It's been a long time since we had a Budget while the nation is in a full war footing.
Indeed, I think 1945 was the last one. Not surprisingly, therefore, the war will probably steal the headlines on Budget day - and indeed quite possibly steal some of Gordon Brown's thunder.
The chancellor has set aside £3bn to pay for the war
But to what extent will the war upset the chancellor's calculations, and affect the measures he adopts?
The first and most obvious manifestation of the war is the cost of fighting.
It's not negligible. A cruise missile costs a million dollars.
Keeping a Tornado in the air for an hour, runs up a bill of £25,000.
No wonder Gordon Brown has already allocated a total of £3bn to the war effort - to be met from his reserve for unforeseen contingencies.
Yet, that £3bn is expected to finance something over a four week war.
Topping up the war fund
But what it does not allow for is a more protracted conflict.
Nor will it cover any significant bills for occupation or reconstruction. (Only one percent of the Ministry of Defence's total is earmarked for humanitarian assistance, although the Department for International Development has been given a couple of hundred million pounds for Iraq's reconstruction).
Ultimately, more money will probably have to be found.
As it happens, the Budget is unlikely to be the place to announce extra cash.

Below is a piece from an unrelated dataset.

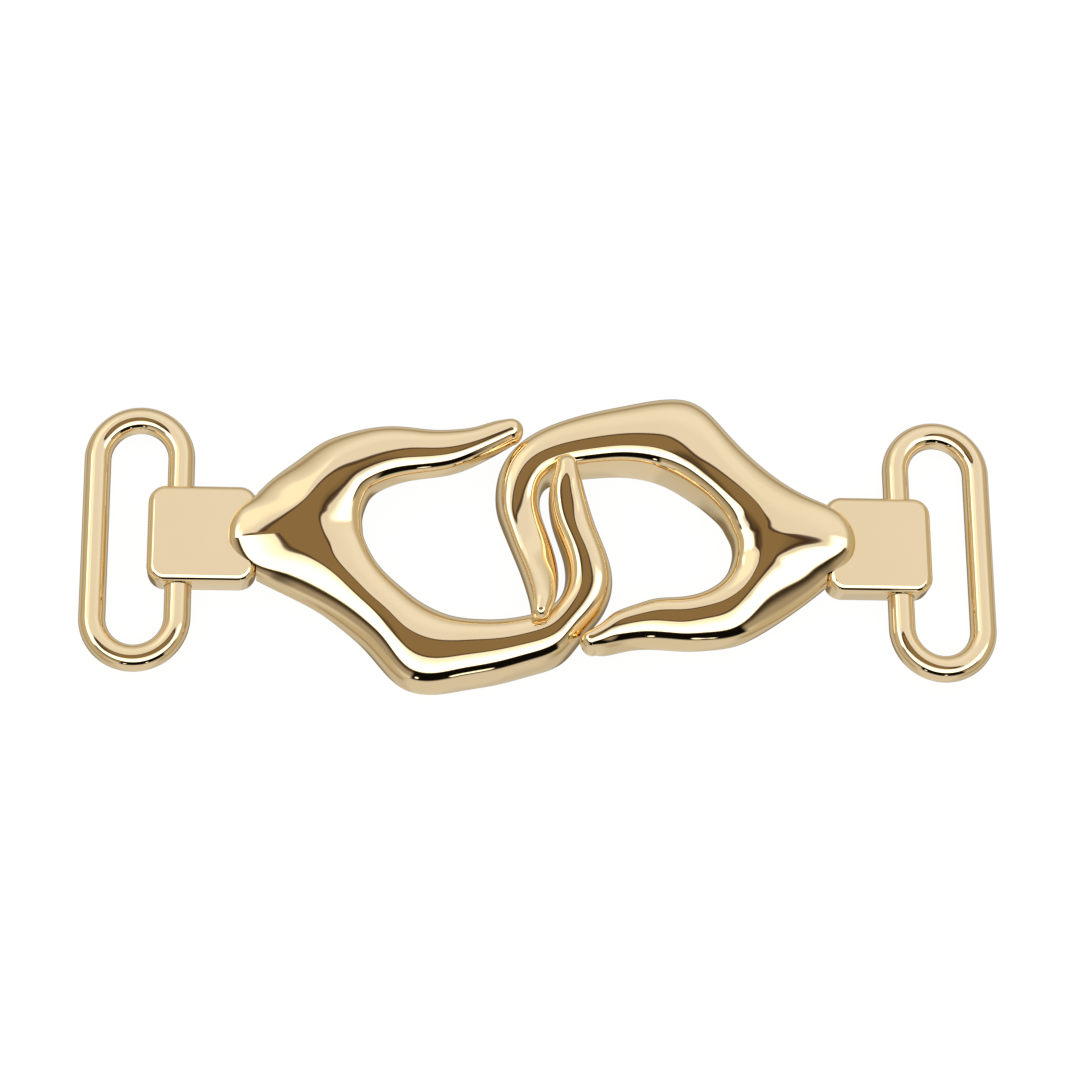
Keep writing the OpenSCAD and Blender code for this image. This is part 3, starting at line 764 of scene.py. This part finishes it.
def make_studio():
    """Soft boxes and flags all round, by direction: degrees from straight up, east and north."""
    world = bpy.data.worlds.new("Studio")
    bpy.context.scene.world = world
    world.use_nodes = True
    tree = world.node_tree
    tree.nodes.clear()
    net = Net(tree)
    towards = net.make("ShaderNodeTexCoord", out="Generated")
    parts = net.make("ShaderNodeSeparateXYZ", inputs={0: towards})
    node = parts.socket.node
    x, y, z = (Net(tree, node.outputs[i]) for i in range(3))
    # The small number keeps the division below good straight up and down.
    level = (x * x + y * y + 0.000001) ** 0.5
    down = z.maths("ARCCOSINE", z) * (180 / math.pi)
    east = down * x / level
    north = down * y / level
    side = east.maths("ABSOLUTE", east)
    bearing = east.maths("ARCTAN2", east, 0 - north) * (180 / math.pi)
    measures = {"down": down, "east": east, "north": north, "side": side, "bearing": bearing}

    def within(edges):
        """1 where a direction is within all of the soft edges, 0 where it is outside of any."""
        steps = [measures[name].step(start, end) for name, start, end in edges]
        return math.prod(steps[1:], start=steps[0])

    def away_from(place, reach=(1, 1)):
        """Distance in direction from a place, in reaches."""
        off_x = (east - place[0]) / reach[0]
        off_y = (north - place[1]) / reach[1]
        return (off_x * off_x + off_y * off_y) ** 0.5

    stops = [(angle / 180, colour) for angle, colour in CREAM_TENT]
    light = net.make("ShaderNodeValToRGB", {"stops": stops}, {"Fac": down / 180})
    light = within(WARM_SIDE_EDGES).blend(light, WARM_SIDE)
    # South of the table the floor is a little brighter.
    light = within(SOUTH_FLOOR_EDGES).blend(light, SOUTH_FLOOR)
    # Far below the table's edge it is darker, except in the south. It draws the thin dark rims.
    light = within(FAR_BELOW_EDGES).blend(light, FAR_BELOW)
    # White boxes: a wide one to the south, one to the east and one to the west. Each is fainter on
    # its upper side, towards the opening overhead.
    boxes = within(SOUTH_BOX_EDGES)
    for edges in (EAST_BOX_EDGES, WEST_BOX_EDGES):
        boxes = boxes.maths("MAXIMUM", boxes, within(edges))
    light = boxes.blend(light, down.step(*BOX_CHANGE).blend(BOX_TOP, BOX_BODY))
    # A bright patch high in the north-west, beside the west box.
    light = within(BRIGHT_PATCH_EDGES).blend(light, BRIGHT_PATCH)
    # Low in the south: grey-brown flanks under a dark edge, with a black flag between them.
    flank = within(FLANK_EDGES)
    light = flank.blend(light, FLANK)
    light = (flank * down.step(*FLANK_CHANGE)).blend(light, FLANK_TOP)
    light = within(BLACK_FLAG_EDGES).blend(light, BLACK_FLAG)
    # Small lamps that show through the flag.
    for place in LAMP_PLACES:
        light = away_from(place).step(*LAMP_EDGE).blend(light, SMALL_LAMP)
    # The dim brown opening overhead that the camera looks through, darker at its two ends.
    reach = away_from(OPENING_PLACE, OPENING_REACH)
    brown = side.step(*OPENING_CHANGE).blend(OPENING, OPENING_END)
    light = reach.step(*OPENING_EDGE).blend(light, brown)
    rim = reach.step(*RIM_INSIDE) * reach.step(*RIM_OUTSIDE)
    light = (rim * RIM_COVER).blend(light, OPENING_RIM)
    mirrored = net.make("ShaderNodeBackground", inputs={"Color": light, "Strength": 1.0})
    # The camera itself sees plain white behind the clasp.
    plain = net.make("ShaderNodeBackground", inputs={"Color": (1, 1, 1, 1), "Strength": 1.0})
    seen = net.make("ShaderNodeLightPath", out="Is Camera Ray")
    both = net.make("ShaderNodeMixShader", inputs={0: seen, 1: mirrored, 2: plain})
    net.make("ShaderNodeOutputWorld", inputs={"Surface": both})


make_studio()


# Camera


# Places in millimetres, the roll in degrees.
CAMERA_PLACE = (-26.229, -104.784, 324.170)
CAMERA_TARGET = (-0.22, 0.63, 1.55)
CAMERA_ROLL = -0.445
CAMERA_LENS = 100
CAMERA_SENSOR = 36
# Nearest and farthest that the camera sees, in metres.
CAMERA_RANGE = (0.01, 10)


def make_camera():
    """The photograph's view: 71 degrees up, a little west of south, with a long lens."""
    data = bpy.data.cameras.new("Camera")
    data.lens = CAMERA_LENS
    data.sensor_width = CAMERA_SENSOR
    data.clip_start, data.clip_end = CAMERA_RANGE
    camera = bpy.data.objects.new("Camera", data)
    bpy.context.scene.collection.objects.link(camera)
    place = Vector(CAMERA_PLACE) * MM
    target = Vector(CAMERA_TARGET) * MM
    back = (place - target).normalized()
    roll = math.radians(CAMERA_ROLL)
    up = Vector((-math.sin(roll), math.cos(roll), 0))
    right = up.cross(back).normalized()
    above = back.cross(right)
    turn = Matrix((right, above, back)).transposed().to_4x4()
    camera.matrix_world = Matrix.Translation(place) @ turn
    bpy.context.scene.camera = camera


make_camera()
bpy.context.scene.view_settings.view_transform = "Standard"
bpy.context.scene.view_settings.look = "None"

bpy.context.view_layer.update()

The chancellor is said to be keen to avoid a "daily commentary" on the cost of the war; and would prefer to make sporadic announcements, once every few weeks. We will probably have to wait a while before the top-up to the war fund.
The chancellor's headache
HMS Splendid fires £650,000 of taxpayers' money
Even if the chancellor does not announce extra cash, can he use the cost of war as an excuse for bad news on taxes, spending and borrowing?
Probably not. The war is just not expensive enough for that.
After all, it costs over a billion pounds a week to run the NHS - the war would only pay for a few weeks of health.
Anyway, the war is a one-off cost, and can thus be paid over a long period.
But there are ways in which the war might be giving the chancellor a headache.
First, it might be that we are entering a new, more insecure global era and it might be that we will have to spend more on defence as a result.
UK defence spending (% of GDP)
That would be an on-going cost, and a significant one.
As the table shows, for example, at the end of the cold war in 1988/89, we spent 4% of our national income on defence; today it is more like 2.5%.
The difference is about £15bn a year in today's money, and that one might call "end-of-cold-war peace dividend".
Even giving back a third of that would be an enormous burden for the chancellor.
Little confidence = poor revenues
It costs £25,000 to keep a Tornado fighter aircraft flying - weapons pay load not included
Second, the chancellor might choose to blame the war for the slowdown in the economy generally.
He could say that the knock to consumer and business confidence is suppressing spending and growth, and is thus indirectly upsetting his budget calculations.
Few would challenge him in this assertion - but it would be not right to let the war shield too much of the blame for economic gloom.
Looking back at previous conflicts - notably the Falklands and the last Gulf war - there was only a small and short-lived upward blip in savings.
The general ups and downs of the economy swamp the impact of war when it comes to spending.
War is not the real Budget problem
What appears to be happening now is that a long-awaited slowdown in consumer spending seems to be occurring, with the war acting as a catalyst rather than a cause.
The chancellor will certainly have to downgrade his economic forecasts for this year and probably next, but we knew war was a likely outcome before he made those forecasts in the Pre-Budget Report last year.
And the progress of the war has not differed sufficiently markedly to explain the growth shortfall.
All in all, therefore, the war is not yet an excuse for things going off course.
The hangover from the stock market and housing bubbles of 1999 to 2002 are the real problem.
One of the chancellor's great dilemmas is the degree to which he should blame the war for his problems - and the degree to which he can thus characterise them as short term blips that will evaporate as soon as the hostilities cease.